### Written problem
Starting at the line that has "The build123d and" and stopping after the line that has "normal, Sheen_Weight=0.35, Sheen_Roughness=0.4))", reproduce the listing below exactly; omit everything else.

### Source data
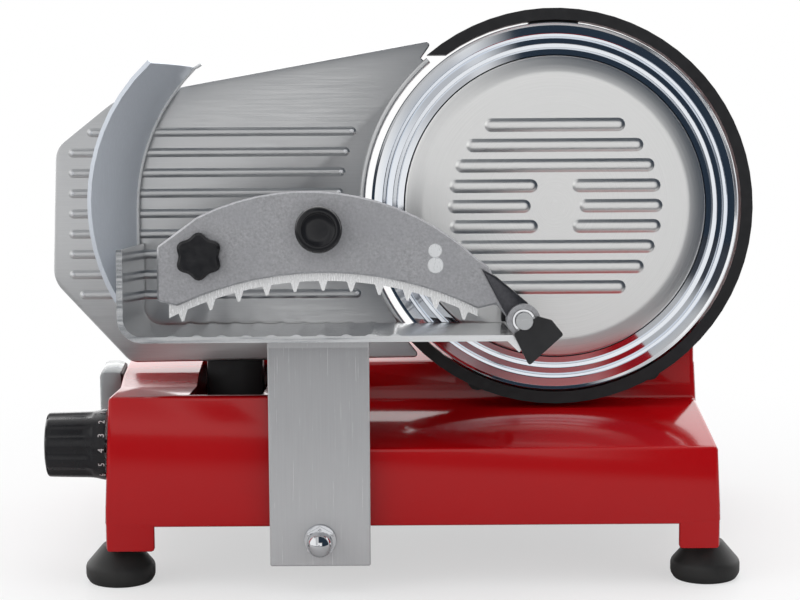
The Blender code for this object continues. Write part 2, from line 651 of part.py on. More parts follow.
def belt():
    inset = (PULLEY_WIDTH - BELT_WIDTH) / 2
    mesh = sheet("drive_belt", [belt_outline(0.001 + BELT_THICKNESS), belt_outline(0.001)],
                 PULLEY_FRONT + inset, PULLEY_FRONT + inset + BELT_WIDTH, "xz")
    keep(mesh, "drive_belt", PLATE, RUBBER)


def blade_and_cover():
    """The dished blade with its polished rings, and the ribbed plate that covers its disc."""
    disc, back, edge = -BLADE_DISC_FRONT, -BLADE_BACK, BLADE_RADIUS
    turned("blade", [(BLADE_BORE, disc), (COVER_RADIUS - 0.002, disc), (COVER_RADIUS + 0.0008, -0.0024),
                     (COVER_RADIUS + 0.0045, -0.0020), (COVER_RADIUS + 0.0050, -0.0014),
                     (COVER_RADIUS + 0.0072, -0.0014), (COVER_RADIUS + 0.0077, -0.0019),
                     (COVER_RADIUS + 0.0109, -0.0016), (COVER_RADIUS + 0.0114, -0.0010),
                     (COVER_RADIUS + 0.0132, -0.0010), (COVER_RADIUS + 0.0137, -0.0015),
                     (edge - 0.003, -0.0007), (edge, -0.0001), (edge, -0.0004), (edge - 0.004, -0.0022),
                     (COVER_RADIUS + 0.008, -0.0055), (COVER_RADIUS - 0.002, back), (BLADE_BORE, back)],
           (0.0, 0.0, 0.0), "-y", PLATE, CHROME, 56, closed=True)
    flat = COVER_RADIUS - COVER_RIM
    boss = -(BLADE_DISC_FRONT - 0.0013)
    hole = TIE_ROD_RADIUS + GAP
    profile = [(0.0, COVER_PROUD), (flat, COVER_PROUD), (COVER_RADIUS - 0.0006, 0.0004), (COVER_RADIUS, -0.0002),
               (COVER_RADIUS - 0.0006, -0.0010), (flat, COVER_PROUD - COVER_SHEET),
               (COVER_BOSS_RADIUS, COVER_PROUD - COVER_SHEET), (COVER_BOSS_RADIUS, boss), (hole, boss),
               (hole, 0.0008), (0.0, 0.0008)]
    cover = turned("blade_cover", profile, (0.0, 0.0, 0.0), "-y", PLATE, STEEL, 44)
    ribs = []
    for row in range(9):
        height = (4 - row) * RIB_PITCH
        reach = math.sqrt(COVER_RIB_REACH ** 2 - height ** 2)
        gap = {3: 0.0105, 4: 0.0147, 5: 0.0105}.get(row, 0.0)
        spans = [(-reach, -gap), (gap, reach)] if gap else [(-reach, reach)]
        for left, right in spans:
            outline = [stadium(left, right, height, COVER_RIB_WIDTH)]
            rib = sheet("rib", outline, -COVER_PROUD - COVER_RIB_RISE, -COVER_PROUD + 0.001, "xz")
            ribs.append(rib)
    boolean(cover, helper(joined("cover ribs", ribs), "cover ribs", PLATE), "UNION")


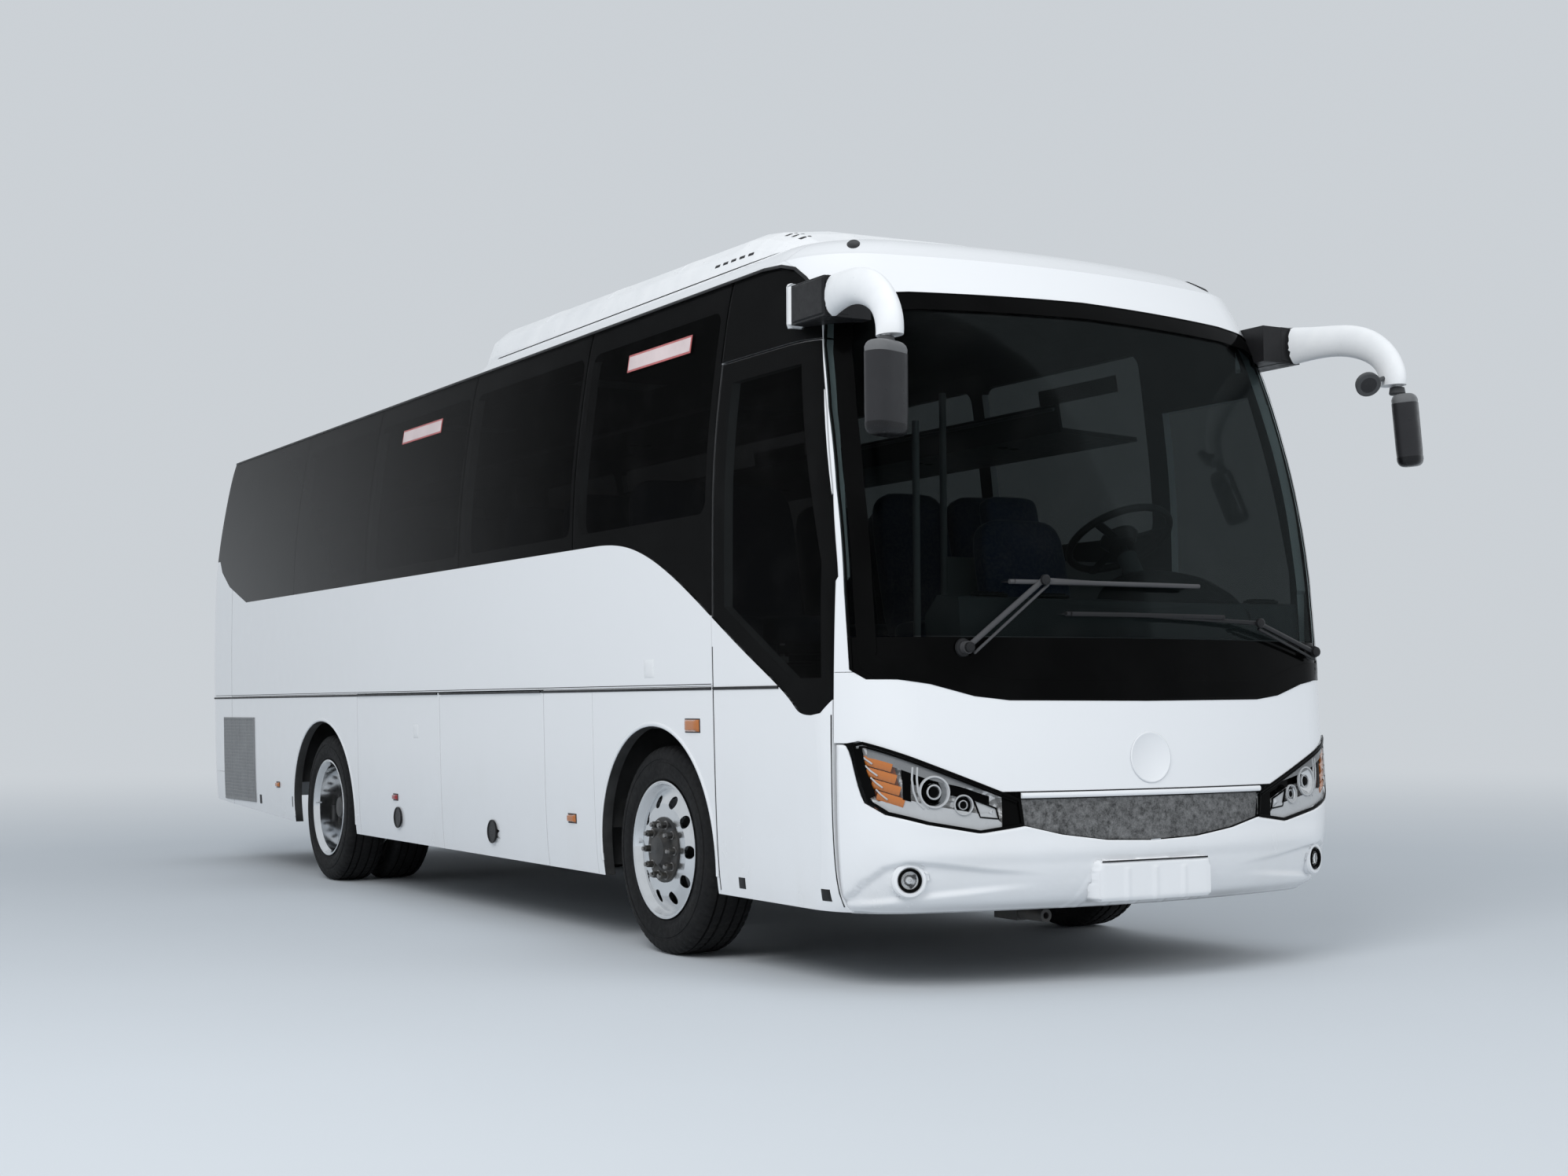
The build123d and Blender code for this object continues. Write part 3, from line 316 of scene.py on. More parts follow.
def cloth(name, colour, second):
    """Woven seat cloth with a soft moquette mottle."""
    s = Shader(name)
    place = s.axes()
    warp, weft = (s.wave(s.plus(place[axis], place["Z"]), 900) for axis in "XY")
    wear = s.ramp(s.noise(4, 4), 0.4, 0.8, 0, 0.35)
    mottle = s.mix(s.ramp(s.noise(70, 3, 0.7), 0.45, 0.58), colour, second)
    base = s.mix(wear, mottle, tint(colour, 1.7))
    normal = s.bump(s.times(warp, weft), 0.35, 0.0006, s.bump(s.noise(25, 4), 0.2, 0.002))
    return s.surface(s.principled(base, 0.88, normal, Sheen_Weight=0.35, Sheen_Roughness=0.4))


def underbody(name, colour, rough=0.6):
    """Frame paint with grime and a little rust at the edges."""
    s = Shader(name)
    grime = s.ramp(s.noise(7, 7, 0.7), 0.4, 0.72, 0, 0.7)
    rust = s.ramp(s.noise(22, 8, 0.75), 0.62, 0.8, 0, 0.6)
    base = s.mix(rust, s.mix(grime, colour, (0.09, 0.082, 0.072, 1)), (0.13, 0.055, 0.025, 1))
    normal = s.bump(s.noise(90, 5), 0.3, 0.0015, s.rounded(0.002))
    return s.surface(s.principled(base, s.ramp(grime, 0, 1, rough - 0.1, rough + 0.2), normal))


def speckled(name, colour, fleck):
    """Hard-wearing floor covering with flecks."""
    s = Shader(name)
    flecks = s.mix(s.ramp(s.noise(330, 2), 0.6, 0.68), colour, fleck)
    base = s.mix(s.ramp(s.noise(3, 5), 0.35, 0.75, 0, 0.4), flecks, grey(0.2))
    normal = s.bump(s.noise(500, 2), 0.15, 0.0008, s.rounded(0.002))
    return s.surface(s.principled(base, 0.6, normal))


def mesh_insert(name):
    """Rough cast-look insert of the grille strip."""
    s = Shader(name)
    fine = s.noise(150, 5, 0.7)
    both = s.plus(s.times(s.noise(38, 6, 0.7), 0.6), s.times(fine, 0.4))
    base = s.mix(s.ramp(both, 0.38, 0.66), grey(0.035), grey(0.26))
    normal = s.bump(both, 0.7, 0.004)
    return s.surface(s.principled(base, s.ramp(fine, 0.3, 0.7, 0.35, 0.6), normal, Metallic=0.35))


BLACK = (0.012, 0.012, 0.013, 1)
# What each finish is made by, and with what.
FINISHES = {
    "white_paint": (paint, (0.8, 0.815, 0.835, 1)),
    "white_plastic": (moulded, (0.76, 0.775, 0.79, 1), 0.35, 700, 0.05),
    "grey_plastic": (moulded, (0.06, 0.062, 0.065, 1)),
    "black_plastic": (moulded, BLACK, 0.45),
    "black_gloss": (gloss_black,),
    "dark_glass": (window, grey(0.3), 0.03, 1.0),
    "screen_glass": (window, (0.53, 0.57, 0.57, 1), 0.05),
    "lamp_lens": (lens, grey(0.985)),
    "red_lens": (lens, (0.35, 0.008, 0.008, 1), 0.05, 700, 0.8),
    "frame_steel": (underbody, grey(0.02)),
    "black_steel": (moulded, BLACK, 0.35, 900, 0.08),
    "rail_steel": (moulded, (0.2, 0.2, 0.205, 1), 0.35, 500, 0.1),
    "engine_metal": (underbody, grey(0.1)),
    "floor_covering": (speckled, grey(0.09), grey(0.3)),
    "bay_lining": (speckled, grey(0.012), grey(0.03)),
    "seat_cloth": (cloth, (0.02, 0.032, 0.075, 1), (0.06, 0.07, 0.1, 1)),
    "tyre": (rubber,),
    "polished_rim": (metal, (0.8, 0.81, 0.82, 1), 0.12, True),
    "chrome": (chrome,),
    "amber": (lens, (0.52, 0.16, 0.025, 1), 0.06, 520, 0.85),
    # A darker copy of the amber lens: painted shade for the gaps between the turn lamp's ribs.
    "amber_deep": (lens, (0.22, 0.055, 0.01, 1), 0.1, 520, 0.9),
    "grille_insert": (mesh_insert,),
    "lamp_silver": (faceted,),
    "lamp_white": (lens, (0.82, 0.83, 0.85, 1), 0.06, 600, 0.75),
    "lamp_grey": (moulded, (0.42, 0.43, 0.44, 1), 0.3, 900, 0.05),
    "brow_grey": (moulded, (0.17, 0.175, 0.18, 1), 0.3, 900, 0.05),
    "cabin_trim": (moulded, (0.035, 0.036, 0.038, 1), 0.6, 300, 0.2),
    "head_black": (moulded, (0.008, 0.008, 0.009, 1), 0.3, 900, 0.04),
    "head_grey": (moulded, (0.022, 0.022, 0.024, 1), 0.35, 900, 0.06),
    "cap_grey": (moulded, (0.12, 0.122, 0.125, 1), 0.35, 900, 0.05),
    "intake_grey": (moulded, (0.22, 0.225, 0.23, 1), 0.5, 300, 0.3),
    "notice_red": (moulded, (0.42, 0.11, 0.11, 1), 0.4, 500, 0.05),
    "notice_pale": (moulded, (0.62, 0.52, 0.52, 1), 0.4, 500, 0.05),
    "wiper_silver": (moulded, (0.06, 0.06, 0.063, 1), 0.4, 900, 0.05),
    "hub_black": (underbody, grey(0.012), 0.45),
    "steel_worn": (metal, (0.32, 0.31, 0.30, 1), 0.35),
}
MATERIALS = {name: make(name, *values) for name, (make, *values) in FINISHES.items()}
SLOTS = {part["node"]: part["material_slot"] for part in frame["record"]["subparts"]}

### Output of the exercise
The build123d and Blender code for this object continues. Write part 3, from line 316 of scene.py on. More parts follow.
def cloth(name, colour, second):
    """Woven seat cloth with a soft moquette mottle."""
    s = Shader(name)
    place = s.axes()
    warp, weft = (s.wave(s.plus(place[axis], place["Z"]), 900) for axis in "XY")
    wear = s.ramp(s.noise(4, 4), 0.4, 0.8, 0, 0.35)
    mottle = s.mix(s.ramp(s.noise(70, 3, 0.7), 0.45, 0.58), colour, second)
    base = s.mix(wear, mottle, tint(colour, 1.7))
    normal = s.bump(s.times(warp, weft), 0.35, 0.0006, s.bump(s.noise(25, 4), 0.2, 0.002))
    return s.surface(s.principled(base, 0.88, normal, Sheen_Weight=0.35, Sheen_Roughness=0.4))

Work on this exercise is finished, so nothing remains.